An example: needing to have three year rotating terms for the Board of Trustees. I am never going to get young people to serve on that committee. They don’t want to committ for that amount of time! Short term projects are more desireable. But the whole structure would have to be changed to give the kind of flexibility and grace that is needed (see Lovett Weems question: Can we move from a structure of control to a structure of grace?) We also need to rethink the entire structure of the conference – in today’s modern technological and informational world, do we need district finance and district church and society and district this and that? no. their function has been replaced by the conference website.

I guess the piece about this conversation coming immediately after General Conference is that there is some talk about this need for change and flexibility. The structures that we have engrained in our Book of Discipline may have made sense for United Methodism in the United States in the 1960’s. But they don’t make sense for us today, and they REALLY don’t make sense for the United Methodist Church in Nigeria! I have great hopes that the church structure itself will have the room to change as we begin to either a) create regional disciplines or b) simply chop down the Discipline to the things that truly matter – the funadamentals of our church and provide a structure of grace for the church to be what it needs to be in ANY given community.

Untitled

just had meeting re: young adult ministry. that + my time away has me thinking about ministry and my introvert tendencies. Praying for courage!

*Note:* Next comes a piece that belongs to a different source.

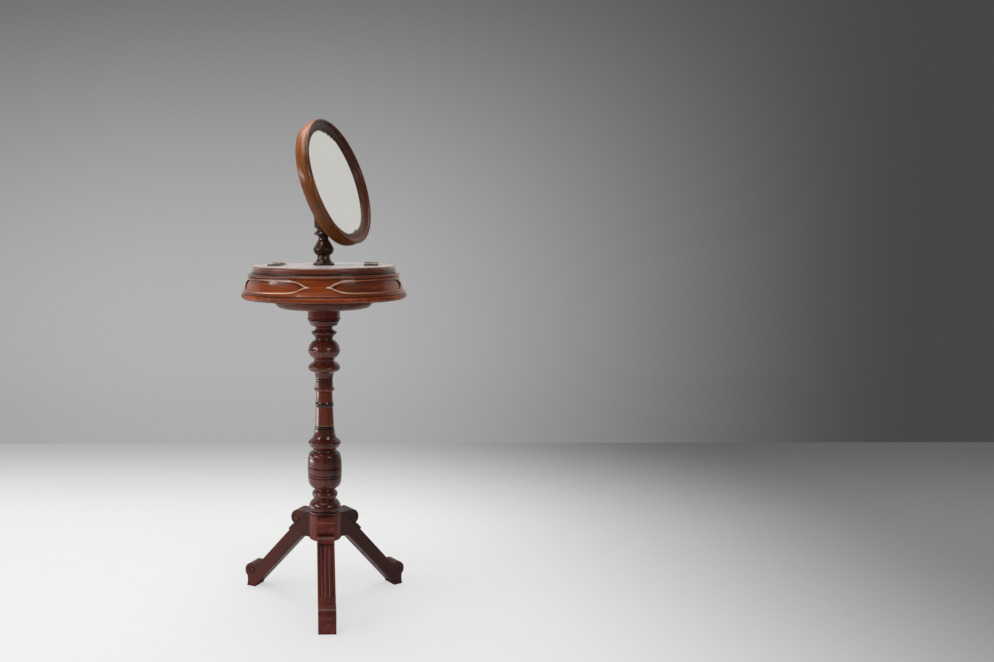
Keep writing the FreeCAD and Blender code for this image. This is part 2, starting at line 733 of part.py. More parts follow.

being true to your beliefs…

This morning I was approached by a congregation member who wanted to invite me to join him for a gathering of the Methodist Laity Reform Movement. This is a group within our conference that wants to promote a more conservative reading of the social principles but also is looking for more grassroots reform of the whole conference system. There are some things in their agenda and principles I can agree with, but not everything – particularly the views on homosexuality. While I hate to say that is the only issue that would keep me away from it, the fact that half of their “issues” on the website were regarding whether gays and lesbians can be ordained or members or on Supreme Court rulings regarding homosexuality, I have to take a step back.

I have not yet stood up and shared my opinions/beliefs on the subject. I do have a Human Rights Coalition equality sticker in my office and a number of books in my marriage and relationship counseling section – if anyone is interested in looking that would announce where I stand on the issue.

I guess the question I have for other pastors is how do you start to broach the subject? Do you wait until asked specifically, or in the case of this group, should I have said up front that was the reason I wasn’t interested? I did say that there are many reform movements and caucuses in our annual conference and that it wasn’t one I was interested in participating in, but I left it at that.

I want to be true to myself, but I also want to be pastoral and help the congregation wrestle together with this issue. It relates to one of my last posts regarding truth and perception. I have a position on the issues that I can’t impose as fact upon others. I need to listen to them, as much as they need to listen to me. And we all need to open up space for the Holy Spirit to guide us.

And it all has to do with understandings of scripture. Ironically, my mom called me just yesterday. She said that a co-worker knew that I was a pastor and so he came up to her and asked if I had read 1 Timothy 2. She didn’t really know what he was referring to (and didn’t stop to check), but passed along the information to me. One of the reasons that we (or many of us) don’t take verses 11-15 seriously today is because 1) we have been revealed other truths by the Holy Spirit… ie: we have witnessed women’s ability to lead and teach men and 2)we are able to contextualize that passage, look at where and why it was said and we also judge it against other scriptural passages.

So, i guess I’m just waiting to have this conversation and wondering if i should be the one to initiate it.

attractional or missional? programmatic or project driven?

At emergingumc: a gathering we talked a lot about becoming, or reclaiming the idea of a missional church. There are all sorts of really neat diagrams to help visualize what this would me, but basically, in an attractional church, 80% of the church resources and offerings and what happens in the life of the church happens within its four walls. and maybe 20% is spent outside the church with missions or outreach or evangelism. In the missional model, that is reversed… 80% of the church’s time, energy and resources are spent out there in the community and the world and only 20% within the four walls of the church.

I got to thinking about that in relation to Albert Tofflers description of first wave (agricultural), second wave (industrial) and third wave (informational) churches. A first wave church emphasizes the place that they are in. A second wave church emphasizes the programs (usually denominationally based) that it offers. And a third wave church, the coming church in Toffler’s work, emphasizes projects. I think that the attractional model is really based in that modern, 19th and 20th century program church. We have great programs like sunday school and bible studies and choir and this and that and the other, and we want you to come to our church and experience them. While we offer lots of different programs, in some senses it is still a “one-size-fits-all” model of being church. Once you have been a part of the program, you become like the rest of us in the church.

I’m not quite sure if the move to a missional church would entail the “project” driven model that Toffler describes. But it might. He describes this as churches that take on as projects a local health care center, or a homeless ministry – something to meet the needs that they see within the community they are situated. Yet Diana Butler Bass emphasizes that the churches who are really thriving and moving forward right now are “practice” based churches. It is what they do together that matters, not where they do it. Do organic groups fit better under a notion of practice (practicing community, fellowship, open-minded theological discussions) or projects? I think that emphasizing projects can easily slip into a consumer driven mindset… whereas practices might just be the way we need to move forward in the missional church.

We are called to be with the poor. We are called to visit those in prison. We are called to feed the hungry. We are called to break bread with one another. We are called to witness to the love of God in our lives. None of those things speak of a church building. YET – the church building provides the ideal resting place for all of us as we are out in the world doing mission, practicing our faith. We can come together once a week and sing, pray, laugh and eat with one another. And we can find the energy and resources we need to go back out there and do it all again. That is what church is all about – and I hope in my new church I can help them think in terms of mission and being out there instead of what kinds of programs we need to offer the community.